Two general categories are needed - summary metrics and annotations:
- Summary Metrics: Apply to a whole directory or repository. For example, "32 tests ran, 0 failures, 3 skipped" would be stored as three Summary Metrics - test runs, test failures, and test skips.
- Can often be easily graphed - currently expecting single numbers and percentages - we're primarily looking for a short string/numeric value that can be processed into something that can go onto a chart. Things like passed/failed test numbers, code coverage, lines of code, percentages of particular languages, etc.
- Should be pretty widely supported on various output formats - they make just as much sense in a CSV file, a structured JSON report, or a quick text summary printed to the console.
- Easy to compare over time, but can only provide some general trends - "less things broke on this commit than the last one" is less useful than "we fixed these three but broke this one"
- Annotations: Apply to a range of characters on a specific line in a specific file. Things like "you missed a semicolon at the end of line 43 in terribleCode.js".
- Mainly suitable for in-depth reports. You can arguably summarise them, but actually viewing the data would be a pretty in-depth view with a lot of content.
- Useful for providing actionable insights like "you caused this specific new problem". This will be a bit more difficult to achieve though, as we'll need to uniquely identify what's new and what'e existing.
- Should we provide tools for summarising? Basic things like "count the instances of the annotation types" should be pretty easy to achieve, but most of those numbers are probably exported from the tools we'd get annotations from
- Can we fingerprint these to help identify what's changed between reports? Hashing the content that's annotated, plus any "hashable attributes"? Might want to spec that somewhere, so we don't try and use line numbers as a unique characteristic...
All metrics will:
- Apply to a specific revision - revision / commit date+time will be used to track metrics over time.
Components
- Collector - eslint/jest/etc - tool will output a set of metrics (and maybe a report to store)
- Processor - tool that'll take the output of one of the above and normalize them into a set of numbers and/or documents to be stored
- gst-eslint-processor - Parses eslint JSON output files and produces a set if summarised metrics
- Store - tool that'll store the metrics/docs against the given commit name. probably sharded/indexed with commit date/repo slug as well? also does the job of collation - collects together various metrics and builds them into a single payload before uploading them.
- Fetcher - tool that'll pull the metrics back out and structure them in a reportable form
- Reporter - tool that'll take the formatted output and show something useful - probably a big ol' "this metric over time" graph
- Comparer - tool that'll fail a build (or just return a useful error) if a given commit has made something worse with what changes it's made
Structure/function
- Collector/Processor/Store will run within the CI tool.
- Fetcher will be specific to the tech and metric in question - eg: eslint for js linting, jest for js unit tests, xunit for .NET unit tests.
- Processor will be specific to the fetcher...ish - eg: tool for pulling metric numbers from eslint outputs is pretty specific, but it's probably simple to write something that'll do test metrics for anything that'll output standard JUnit report files.
- Store should be a write-once job - take name-value metrics and dump them in the write place.
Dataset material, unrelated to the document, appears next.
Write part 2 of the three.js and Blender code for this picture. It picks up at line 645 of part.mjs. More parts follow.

Make sure it's idempotent(ish) too - think REST PUT semantics.
- Fetcher/reporter should be once-per-metric/purpose. A generic "code coverage over time" graph, or something like that.
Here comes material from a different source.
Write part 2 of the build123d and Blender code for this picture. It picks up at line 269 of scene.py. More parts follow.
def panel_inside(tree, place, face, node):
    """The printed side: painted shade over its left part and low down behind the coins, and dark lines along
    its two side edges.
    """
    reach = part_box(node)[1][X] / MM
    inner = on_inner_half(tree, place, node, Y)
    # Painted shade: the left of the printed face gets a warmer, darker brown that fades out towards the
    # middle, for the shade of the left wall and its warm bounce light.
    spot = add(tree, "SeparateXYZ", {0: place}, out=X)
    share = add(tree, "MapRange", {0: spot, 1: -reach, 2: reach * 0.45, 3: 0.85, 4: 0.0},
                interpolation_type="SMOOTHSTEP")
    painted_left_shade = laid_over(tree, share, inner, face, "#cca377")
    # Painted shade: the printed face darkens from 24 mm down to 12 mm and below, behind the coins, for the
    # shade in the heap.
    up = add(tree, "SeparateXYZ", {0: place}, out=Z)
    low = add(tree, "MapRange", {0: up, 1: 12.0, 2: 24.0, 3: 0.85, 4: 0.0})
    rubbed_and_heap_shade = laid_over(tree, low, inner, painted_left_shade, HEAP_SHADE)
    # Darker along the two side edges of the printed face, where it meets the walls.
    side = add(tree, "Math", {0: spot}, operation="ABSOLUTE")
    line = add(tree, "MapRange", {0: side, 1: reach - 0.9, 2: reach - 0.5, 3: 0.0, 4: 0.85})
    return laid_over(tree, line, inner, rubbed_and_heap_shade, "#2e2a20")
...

- Comparer will probably need some awareness of the SCM tool in use. Might end up just going with a "have we got all the upstream changes merged in?" as a requirment, fail if that doesn't pass, and fail if there's any new errors. This might be where things get more complicated too. Ideally, we'd want to compare which errors were introduced in which files. Something kinda similar (but executed very differently) to https://github.com/paleite/eslint-plugin-diff. Maybe we could take where new errors/warnings/failures were introduced? Finding a baseline commit and checking for an increase is probably going to be more practical. Maybe a "get a unified+stable list of problems and diff them" approach?
How should we track "new/impacted issues"?
Options include:
- Count: Just count and see if the number went up
- Awful but a start.
- Allows fixing simpler stuff but adding worse stuff.
- Should probably allow this as a quality gate anyway to start with?
- New: Compare list of issues in the source branch against those in the base branch
- Will probably need a digest of some sort for uniqueness. Type/Location is probably a good start?
- Impacted: Compare the lines changed in Git to those where issues were annotated
- Probably not all that useful, but might be useful for a "come on, clean the things you've been looking at..." check
- For any of these, we'll need rules about what counts as "new code" - probably easiest to just demand people merge/rebase the latest commits in?